And using this blog as an excuse I have just said good bye to my husband with our two dogs as they set out for their morning walk on a skating rink. Yup, a skating rink. Freezing rain has left the sidewalk slippery slick. Near impossible to stand up without your feet flying out from under you. Hope they make it back without too many bruises.

Take a few deep breaths. In, out, in, out…..

Okay, here goes. Onto answering this week's question.

I agree with Terry’s take yesterday. There, that was easy. But I do. For some reason family and friends think, just because you are comfortably sitting in a chair plunking away at a computer or staring out the window that you’re not doing anything.  And for some, I suppose writing could be considered not doing anything. So they don’t hesitate to interrupt, to bug you about something inconsequential that could have been asked later and in so doing, totally interrupt your train of thought.

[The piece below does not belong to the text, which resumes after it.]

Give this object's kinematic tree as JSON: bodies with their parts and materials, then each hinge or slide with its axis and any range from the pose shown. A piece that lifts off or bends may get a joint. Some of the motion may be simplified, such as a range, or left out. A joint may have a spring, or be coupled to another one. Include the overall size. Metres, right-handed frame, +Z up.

Writing fiction is like reading fiction. You become so totally immersed in the world you’re creating that when someone interrupts you it’s like crawling out of a deep hole into the daylight. Except you don’t want to be in the daylight. You want to be in that magical world you’re creating. And like crawling back down a deep hole, the return isn’t quick. When your conversation is finished, it takes time to find your way back into your magical world to resume your writing. Most people sort of understand plunking away at a keyboard and will sometimes respect it. It’s the staring out the window, that they don’t get. But often that’s when I’m sorting out what Meg should be doing next.

Over time, I’ve managed to train family members to respect my writing time and have delegated time with friends for when I’m not writing. I more or less have set up a writing schedule, which I mostly follow and spend my time with friends outside these hours.

As for visitors staying with me. I give up. I don’t even attempt to write when family or friends are staying. Besides I want to see them, want to chat and catch up with the latest happenings in their lives and enjoy their company.  I view these occasions as a nice break, a holiday from my writing.

There, that was easy. Hope you didn’t mind this free flowing, where ever it takes you blog.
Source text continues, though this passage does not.